After the game, Richard criticizes Mike for not scoring the last goal. Mike reveals the team manager offered him to stay through the end of his career with a pay adjustment, which he accepted. Richard protests, so Mike states he is no longer his agent effective immediately.

Erin appears at the stadium, announcing she will be with him, regardless of his team. Mike happily informs her he will stay, finishing his career with the Whalers. They mutually declare their love, then kiss.

== Cast ==

- Pascale Hutton as Erin Allen
- Ryan Paevey as Mike Hanson
- Sophia Powers as Keira Allen
- Dan Payne as Jimmy Hanson
- Steve Bacic as Richard
- Heather Doerksen as Danielle Hanson
- Kalyn Miles as Georgina
- Darlene Tait as Gertie Hanson
- Fred Henderson as Gus
- Piper Scott as Zoey Hanson
- Ian Ronningen as Bucks Flag Coach
- Darby Steeves as Kristina
- Cole Fairbank as Lucas
- Aaron Joseph as Referee
- Gemma Martini as Whaler Team Doctor
- David Stuart as Whaler General Manager
- Kimberley Sustad as Sideline Reporter
- Benjamin Wilkinson as Announcer
- Adil Zaidi as Commentator

== Production ==
Principal photography took place entirely in Vancouver between May and June 2023. The football stadium used in the film was the McLeod Athletic Park in the Township of Langley.

== Reception ==
Fourth Down and Love debuted on the Hallmark Channel to 1.58 million viewers.

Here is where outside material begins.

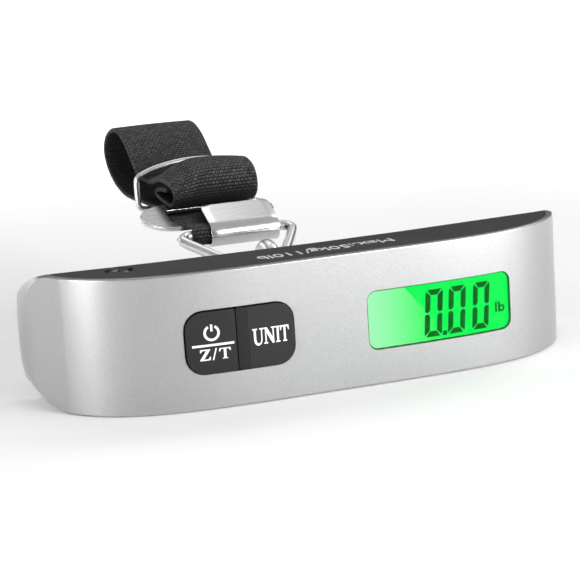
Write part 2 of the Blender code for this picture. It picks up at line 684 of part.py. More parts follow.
def make_hook():
    rod_start, rod_end = -4.5, EYE_Y - EYE_RADIUS + 0.4
    rod = cylinder("rod", (0, (rod_start + rod_end) / 2, PULL_Z), ROD, rod_end - rod_start, "Y", 20)
    ring = [(EYE_RADIUS + a, b) for a, b in arc((0, 0), EYE_WIRE, 0, 324, 9)]
    place = at(0, EYE_Y, PULL_Z) @ Matrix.Rotation(math.pi / 2, 4, "Y")
    eye = turned("eye", ring, place, 28)
    finish_part(combine(rod, [eye], "UNION"), "load_hook", "polished_steel")
    hexagon = [(4.0 * math.cos(math.radians(60 * i)), PULL_Z + 4.0 * math.sin(math.radians(60 * i)))
               for i in range(6)]
    nut = prism("nut", hexagon, -2.1, 1.2, "Y")
    nut = combine(nut, [cylinder("nut_bore", (0, 0, PULL_Z), ROD + GAP, 20, "Y")], "DIFFERENCE")
    finish_part(nut, "hook_nut", "spring_steel")
    washer = [(ROD + 0.35, 0), (4.6, 0), (4.6, 1.2), (ROD + 0.35, 1.2)]
    place = at(0, 2.7, PULL_Z) @ Matrix.Rotation(math.pi / 2, 4, "X")
    finish_part(turned("washer", washer, place), "hook_washer", "spring_steel")
    bush = [(ROD + GAP, -5.0), (4.2, -5.0), (4.2, 0.3), (6.4, 0.3), (6.4, 1.4), (5.9, 1.9), (3.6, 2.8),
            (ROD + GAP, 2.8)]
    place = at(0, BACK_Y, PULL_Z) @ Matrix.Rotation(-math.pi / 2, 4, "X")
    finish_part(turned("bush", bush, place), "hook_bushing", "black_plastic")


def ring_outline():
    """The ring's centre line in its own plane: across, and away from the bar towards the eye."""
    base_angle = math.atan2(RING_HEIGHT, RING_HALF)
    corner, apex = 3.0, 4.4
    reach = corner / math.tan(base_angle / 2)
    left = (-RING_HALF + reach, corner)
    half_apex = math.pi / 2 - base_angle
    top = (0.0, RING_HEIGHT - apex / math.sin(half_apex))
    base = math.degrees(base_angle)
    outline = arc((-left[0], left[1]), corner, -90, 90 - base, 4)
    outline += arc(top, apex, 90 - base, 90 + base, 6)
    outline += arc(left, corner, 90 + base, 270, 4)
    return outline


def make_ring():
    """The triangular ring: its bar carries the strap and its apex hangs in the hook's eye."""
    slope_y, slope_z = -math.cos(RING_SLOPE), -math.sin(RING_SLOPE)
    points = [(across, BAR_Y + away * slope_y, BAR_Z + away * slope_z) for across, away in ring_outline()]
    finish_part(wire("ring", points, RING_WIRE, True), "triangle_ring", "polished_steel")


SLIDER = (74.0, 28.6)      # middle of the oval slider, Y and Z
SLIDER_SLOPE = 12.0
SLIDER_THICK = 1.2
SLIDER_DEPTH = 18.0
SLIDER_WIDTH = 38.0


def strap_path():
    """The webbing's centre line: round the ring's bar, through the slider, round the loop and the fold."""
    wrap = RING_WIRE + 0.25 + WEB / 2
    path = [(69.0, BAR_Z - wrap - 0.1), (64.0, BAR_Z - wrap)]
    path += arc((BAR_Y, BAR_Z), wrap, 270, 90, 8)
    path += smooth_route([(62.5, BAR_Z + wrap + 0.1), (65.0, 28.45), (69.2, 29.25), (73.8, 28.6),
                          (78.4, 27.9), (83.2, 28.8), (90.0, LOWER_RUN_Z)], 2)
    path += smooth_route([(94.0, LOWER_RUN_Z), (104.0, LOWER_RUN_Z), (112.0, 29.0), (120.6, 29.4),
                          (129.0, 31.8), (135.2, 36.0), (137.2, 40.6), (134.6, 44.8), (129.0, 47.4),
                          (123.2, 47.7), (117.0, 45.4), (111.4, 41.2), (106.6, 37.5),
                          (102.8, UPPER_RUN_Z + 0.1), (99.0, UPPER_RUN_Z)], 2)
    path += smooth_route([(94.8, UPPER_RUN_Z + 0.1), (89.6, 38.4), (84.6, 41.0), (79.6, 41.7),
                          (75.2, 40.3), (73.0, 37.2), (73.4, 33.7), (76.8, 31.8), (83.2, 32.1),
                          (88.0, 32.9), (89.4, 34.4), (87.2, 36.0), (83.0, 37.1), (79.0, 37.5)], 2)
    return path


def make_strap():
    made = ribbon("webbing_strap", strap_path(), STRAP_HALF, WEB, STRAP_DRIFT)
    finish_part(made, "strap", "webbing", 60)


def make_strap_clamp():
    """A folded steel plate that closes the webbing round the ring's bar, with its longer lip on top."""
    inner = RING_WIRE + 0.25 + WEB + 0.2
    plate = 0.7
    middle = inner + plate / 2
    lip_angle = 23.0
    turn = [(BAR_Y + middle * math.cos(math.radians(a)), BAR_Z + middle * math.sin(math.radians(a)))
            for a in (90 + lip_angle + i * (180 - lip_angle) / 10 for i in range(11))]
    along = (math.cos(math.radians(lip_angle)), math.sin(math.radians(lip_angle)))
    upper_lip = 8.8
    lower_lip = 5.5
    path = [(turn[0][0] + along[0] * upper_lip, turn[0][1] + along[1] * upper_lip)]
    path += turn + [(turn[-1][0] + lower_lip, turn[-1][1] - 0.1)]
    clamp = ribbon("clamp", path, 9.6, plate, 0.0, 2.1)
    finish_part(clamp, "strap_clamp", "polished_steel")


def make_slider():
    """The oval slider: a flat steel link with one slot, which the webbing passes over, through and under."""
    half = SLIDER_WIDTH / 2
    radius = SLIDER_DEPTH / 2
    outline = arc((half - radius, 0), radius, -90, 90, 10)
    outline += arc((radius - half, 0), radius, 90, 270, 10)
    plate = prism("slider_plate", outline, -SLIDER_THICK / 2, SLIDER_THICK / 2)
    slot = prism("slider_slot", rounded_rectangle(-11.3, 15.5, -4.6, 4.4, [1.5] * 4, 3), -3, 3)
    made = combine(plate, [slot], "DIFFERENCE")
    centre_x = STRAP_DRIFT * (SLIDER[0] - BAR_Y) - 2.6
    made.data.transform(at(centre_x, *SLIDER) @ Matrix.Rotation(math.radians(SLIDER_SLOPE), 4, "X"))
    finish_part(made, "strap_slider", "polished_steel")


def make_keeper():
    """The wire keeper that gathers the strap's two runs: a wide loop with an arched top."""
    room = WEB / 2 + 0.35 + KEEPER_WIRE
    low, high = LOWER_RUN_Z - room, UPPER_RUN_Z + room
    left, right = KEEPER_X - KEEPER_HALF, KEEPER_X + KEEPER_HALF
    outline = rounded_rectangle(left, right, low, high, [1.9] * 4, 3)
    arch = [(left + (right - left) * i / 8, high + KEEPER_ARCH * math.sin(math.pi * i / 8))
            for i in range(7, 0, -1)]
    outline = outline[:12] + arch + outline[12:]
    points = [(x, KEEPER_Y, z) for x, z in outline]
    finish_part(wire("keeper", points, KEEPER_WIRE, True), "strap_keeper", "polished_steel")


# ---------------------------------------------------------------- joints

def joint_frame(name, place, pieces, parent=None):
    """An empty on a joint's axis that carries the pieces and the next joint's frame."""
    frame = add_object(name, None, PARTS)
    frame.empty_display_size = 5 * MM
    frame.location = Vector(place) * MM
    if parent:
        frame.parent = parent
        frame.location = Vector(place) * MM - parent.matrix_world.translation
    bpy.context.view_layer.update()
    for piece in pieces:
        moved = bpy.data.objects[piece]
        moved.data.transform(Matrix.Translation(-frame.matrix_world.translation))
        moved.parent = frame
    return frame


def ring_apex():
    """The middle of the ring's wire where it hangs in the eye, as Y and Z."""
    away = max(height for _, height in ring_outline())
    return BAR_Y - away * math.cos(RING_SLOPE), BAR_Z - away * math.sin(RING_SLOPE)


def add_joint_frames():
    joint_frame("battery_cap_turn", (*BATTERY, 0), ["battery_cap"])
    key_middle = (KEYS[2] + KEYS[3]) / 2
    joint_frame("power_press", ((KEYS[0] + KEY_SPLIT_X) / 2, KEY_BACK_Y, key_middle), ["power_button"])
    joint_frame("unit_press", ((KEYS[1] + KEY_SPLIT_X) / 2, KEY_BACK_Y, key_middle), ["unit_button"])
    hook = joint_frame("hook_swivel", (0, BACK_Y, PULL_Z), ["load_hook", "hook_nut", "hook_washer"])
    ring = joint_frame("ring_swing", (0, *ring_apex()), ["triangle_ring"], hook)
    strap = joint_frame("strap_swing", (0, BAR_Y, BAR_Z), ["strap", "strap_clamp", "strap_slider"], ring)
    joint_frame("keeper_slide", (KEEPER_X, KEEPER_Y, 33), ["strap_keeper"], strap)


# ---------------------------------------------------------------- assembly

clear_scene()
PARTS = new_collection("luggage_scale")
CUTTERS = new_collection("cutters")

whole_body = as_cutter(body_solid("whole_body"))
make_front_shell(whole_body)
make_rear_housing(whole_body)
make_cover_screws()
make_battery_parts()
make_display()
make_keys_and_switches()
make_electronics()
make_load_cell()
make_hook()
make_ring()
make_strap()
make_strap_clamp()
make_slider()
make_keeper()
add_joint_frames()
for leftover in list(CUTTERS.objects):
    as_cutter(leftover)
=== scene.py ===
"""Looks of the digital luggage scale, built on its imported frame.

The scale stands on a flat face: +Z is up, the display faces -Y, and the hook and strap reach out along +Y.
Numbers written in millimetres are multiplied by MM where an object is made.
"""
import json
import math

import bmesh
import bpy
from mathutils import Matrix, Vector
from mathutils.bvhtree import BVHTree


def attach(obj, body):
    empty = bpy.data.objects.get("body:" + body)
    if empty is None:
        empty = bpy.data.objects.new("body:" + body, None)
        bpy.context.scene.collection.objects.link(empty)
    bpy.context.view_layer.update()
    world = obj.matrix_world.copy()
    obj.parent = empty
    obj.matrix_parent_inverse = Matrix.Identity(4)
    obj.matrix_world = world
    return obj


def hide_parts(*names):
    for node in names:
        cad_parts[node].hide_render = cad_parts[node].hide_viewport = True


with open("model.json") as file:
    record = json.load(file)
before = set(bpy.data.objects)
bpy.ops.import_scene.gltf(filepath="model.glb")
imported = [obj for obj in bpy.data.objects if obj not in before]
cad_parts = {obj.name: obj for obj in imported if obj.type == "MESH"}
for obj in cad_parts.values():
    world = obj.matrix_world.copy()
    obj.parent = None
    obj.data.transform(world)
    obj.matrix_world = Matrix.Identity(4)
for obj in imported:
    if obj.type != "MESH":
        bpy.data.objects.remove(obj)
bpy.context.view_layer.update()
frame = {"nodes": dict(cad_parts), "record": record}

MM = 0.001

# The body's outline, as in the frame
HEIGHT = 32.2
HALF_RIDGE = 65.0
FRONT_DEPTH = 21.0
FRONT_POWER = 4.7
FRONT_ROUNDING = 1.42

# Display window and keys, in X and Z
WINDOW = (6.6, 44.4, 8.3, 22.6)
WINDOW_CORNER = 2.5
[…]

Southern Living presented the film as follows: "In addition to the rekindled romance, Mike bonds with the young women on the team and teaches them how to gain more confidence on and off the field." Decider compared the film with other productions, "There’s a lot of Hallmark’s Hearts in the Game here, especially the fact that the leads start as exes rather than strangers. If the movie focused more on the kids and Coach Mike, the pro-coaches-kids storyline could feel more Mighty Ducks-ish" and wrote that the film offered "no real surprises plot-wise and pretty much adheres to every trope you expect from both a Hallmark romance and a kid-centric sports movie."